Contact:   rk.miller@eastlink.ca




					www.bicyclepedalrubbers.com


----------



## tim elder (Dec 20, 2020)

Ditto on: http://www.bicyclepedalrubbers.com


----------



## guzziworksman (Dec 20, 2020)

Mmmmm...went to that site. Great products! But - none that would fit mine.


----------



## Hukah (Jan 8, 2021)

guzziworksman said:


> Mmmmm...went to that site. Great products! But - none that would fit mine.



Nothing for mine either


----------



## Andrew Gorman (Jan 8, 2021)

I've modified rubber  pedal blocks on a Harbor Freight milling machine.  I used a milling cutter with a high spindle speed and a slow feed.  For donor rubber material, you could maybe use a pedal block or ask at a BIG tire store or big rig shop that does tire retreading. You could probably find some on eBay.  Gor this application, black polyurethane might be easier to find.  Rubber does not cut well, but it does grind easily.  Do the Yamaguchi rubbers have an I-beam like profile or are they just flat strips?


----------



## guzziworksman (Jan 8, 2021)

I'll post a pic tomorrow. They're an I-Beam. I'll show you my "solution"...and we can go from there. I haven't done any work on it just yet. Just gathered some possible materials...thanks for your suggestions.


----------



## guzziworksman (Jan 9, 2021)

Here're a few pics of what I have right now. The slim blue piece is from the original pedal.

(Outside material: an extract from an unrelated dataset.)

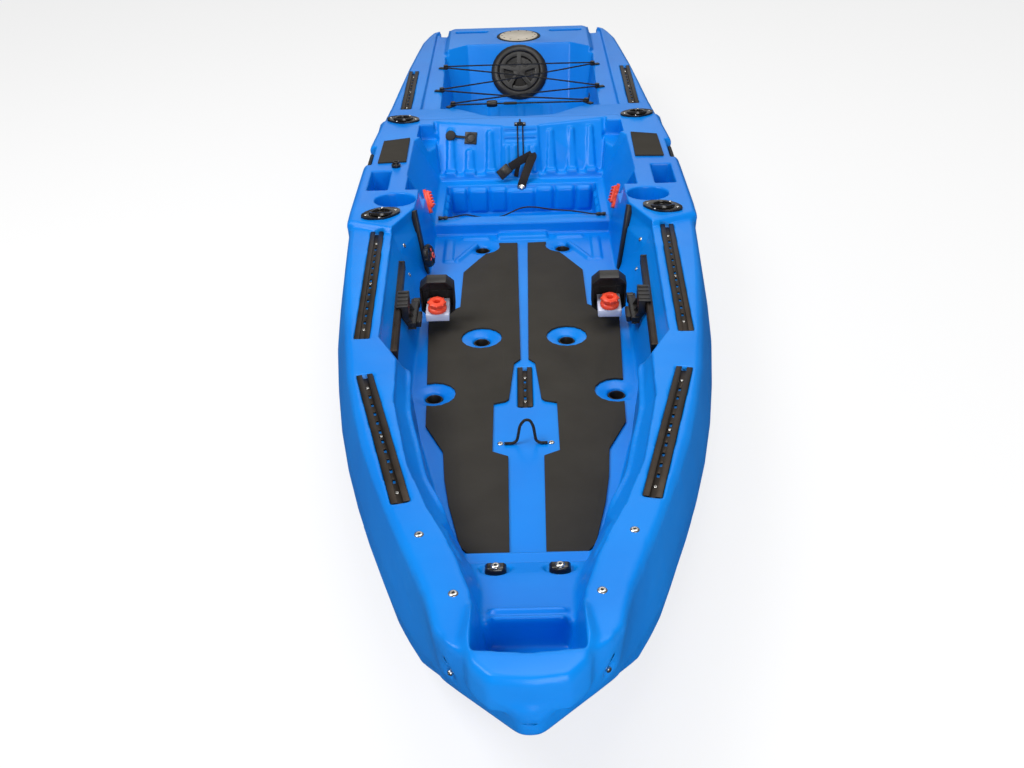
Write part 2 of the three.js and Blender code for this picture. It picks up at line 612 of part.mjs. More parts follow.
// Rod holders: a leaf-shaped flange and a leaning tube with a closed foot
const leafSharpness = 1.3;
const rodFlangeOutline = (half, width) => {
  const outline = [];
  const steps = 16;
  for (let i = 0; i < steps; i += 1) {
    const angle = (2 * Math.PI * i) / steps;
    const reach = Math.abs(Math.cos(angle)) ** leafSharpness * Math.sign(Math.cos(angle));
    outline.push([half * reach, (width / 2) * Math.sin(angle)]);
  }
  return outline;
};
for (const frame of rodFrames) {
  const lie = frame.place.clone().multiply(tilted(0, 0, frame.turn));
  const flange = plate(rodFlangeOutline(rodFlangeLength / 2, rodFlangeWidth), fitGap, rodFlangeHeight, lie);
  const above = plate(
    rodFlangeOutline(rodFlangeLength, 2 * rodFlangeWidth), rodFlangeHeight, rodTubeLength, lie);
  const tube = rodTube(frame, rodTubeRadius, -rodTubeLength, rodFlangeHeight).subtract(above);
  const bore = rodTube(frame, rodBoreRadius, rodTubeWall - rodTubeLength, cutOverrun);
  addPart(frame.name, flange.add(tube).subtract(bore), 'blackPlastic');
}

// Gear tracks: a channel with two inward lips, let into its groove
const channelOutline = () => {
  const outer = trackWidth / 2;
  const inner = outer - trackWall - trackLip;
  const slot = trackSlotWidth / 2;
  const foot = -trackDepth;
  const right = [
    [outer, foot], [outer, 0], [slot, 0], [slot, -trackLip], [inner, -trackLip], [inner, foot + trackWall],
  ];
  return [...right, ...right.map(([x, z]) => [-x, z]).reverse()];
};
for (const { name, matrix, length } of trackFrames) {
  const stand = matrix.clone().multiply(tilted(0, Math.PI / 2, 0)).multiply(tilted(0, 0, Math.PI / 2));
  addPart(name, plate(channelOutline(), -length / 2, length / 2, stand), 'track');
}

// Twist-lock hatch on the rear wall of the tank well
const tankNeckRadius = tankLidRadius - 2 * fitGap;
const tankNeckWall = 6;
const tankNeckDepth = 14;
const tankRingFoot = 5;
const tankShoulder = 3;
addPart('tank_hatch_ring', turnedSolid([
  [tankNeckRadius - tankNeckWall, -tankNeckDepth],
  [tankNeckRadius, -tankNeckDepth],
  [tankNeckRadius, fitGap],
  [tankHatchRadius, fitGap],
  [tankHatchRadius, tankRingFoot],
  [tankHatchRadius - 0.4 * tankHatchHeight, 0.7 * tankHatchHeight],
  [tankHatchRadius - tankHatchHeight, tankHatchHeight],
  [tankLidRadius + tankRingFoot, tankHatchHeight],
  [tankLidRadius + fitGap, 0.8 * tankHatchHeight],
  [tankLidRadius + fitGap, tankShoulder],
  [tankNeckRadius - tankNeckWall, tankShoulder],
  [tankNeckRadius - tankNeckWall, -tankNeckDepth],
], hatchSides, tankHatchFrame), 'blackPlastic');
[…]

No idea what its original color was, IF that's a fade to blue. I was thinking of using the green pedal block for cutting/fitting. The color of the bike is a greenish-silver. But given the difficulty of cutting the block - I've done nothing yet. And might not. What do you think?


----------



## Andrew Gorman (Jan 9, 2021)

The corner bevel on the green blocks going to look a little strange if you cut them down, even if the flange width of the I-beam is the same as the distance from the outside of the square hole to the outer surface of the block is the same.  What tools do you have or can wrangle access to? From my limited experience rubber likes a high speed tool and a slow feed rate. Are you  sure none of the Columbia, Cleveland or Crescent rubbers at the bicycle pedal rubbers site won't work?  They can be modified by punching new holes, widening the web with a grinder, etc.   I'd just start with a block of 98 durometer urethane from eBay.   Rip it to width and length on a tablesaw, mark out the width of the web and grind out the recess- ideally on a milling machine or a drill press with a milling attachment, but you could do it freehand with a Dremel if you are careful.


----------



## guzziworksman (Jan 9, 2021)

Thanks for the advice. I'll dig deeper into available pedal rubbers/durometer urethane. I have a wide variety of tools available - but milling capabilities of any sort? Zero. I do have 3 Dremel tools. No sense hacking up that green rubber pictured if it ain't going to work out.I'll be back...and once again - thanks!


----------



## RustySprockets (Jan 11, 2021)

Hmm...  I wonder if a router table couldn't accomplish the kind of shaping you desire.  It isn't the same thing as a milling machine, but...sorta.


----------